Material provided:
○ ○ ○
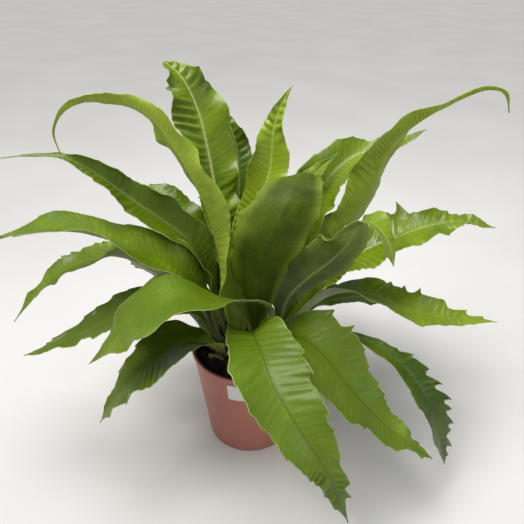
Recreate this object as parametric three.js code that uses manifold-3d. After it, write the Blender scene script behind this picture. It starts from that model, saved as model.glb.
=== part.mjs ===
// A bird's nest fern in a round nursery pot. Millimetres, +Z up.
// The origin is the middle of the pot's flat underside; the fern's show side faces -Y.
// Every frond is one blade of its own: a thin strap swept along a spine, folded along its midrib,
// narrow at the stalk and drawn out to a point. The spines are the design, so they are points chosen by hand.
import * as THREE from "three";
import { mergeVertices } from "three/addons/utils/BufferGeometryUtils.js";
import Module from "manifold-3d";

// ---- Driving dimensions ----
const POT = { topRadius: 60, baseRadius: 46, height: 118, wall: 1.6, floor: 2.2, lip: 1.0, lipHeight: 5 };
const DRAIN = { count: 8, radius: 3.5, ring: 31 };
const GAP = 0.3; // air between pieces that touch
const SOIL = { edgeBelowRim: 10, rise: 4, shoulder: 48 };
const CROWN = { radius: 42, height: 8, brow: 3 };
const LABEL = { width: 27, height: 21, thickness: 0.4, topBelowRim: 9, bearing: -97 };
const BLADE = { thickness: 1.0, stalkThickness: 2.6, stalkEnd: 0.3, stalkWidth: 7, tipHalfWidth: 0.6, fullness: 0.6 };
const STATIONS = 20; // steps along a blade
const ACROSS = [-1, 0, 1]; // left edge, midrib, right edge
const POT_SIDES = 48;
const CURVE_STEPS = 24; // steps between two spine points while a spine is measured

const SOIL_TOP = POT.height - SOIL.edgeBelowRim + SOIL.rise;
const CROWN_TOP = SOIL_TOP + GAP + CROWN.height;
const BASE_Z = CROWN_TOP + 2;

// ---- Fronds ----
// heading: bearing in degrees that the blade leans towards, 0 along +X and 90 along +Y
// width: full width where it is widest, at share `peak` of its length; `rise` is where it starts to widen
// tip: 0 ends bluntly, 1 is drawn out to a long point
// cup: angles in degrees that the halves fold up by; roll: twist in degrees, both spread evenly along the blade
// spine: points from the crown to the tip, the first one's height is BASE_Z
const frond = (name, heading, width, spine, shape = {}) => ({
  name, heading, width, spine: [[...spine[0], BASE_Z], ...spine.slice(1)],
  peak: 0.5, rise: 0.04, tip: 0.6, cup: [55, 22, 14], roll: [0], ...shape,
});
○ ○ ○
Set task:
Which lines include the word "manifold"? Copy every one of them.

Right answer:
Recreate this object as parametric three.js code that uses manifold-3d. After it, write the Blender scene script behind this picture. It starts from that model, saved as model.glb.
import Module from "manifold-3d";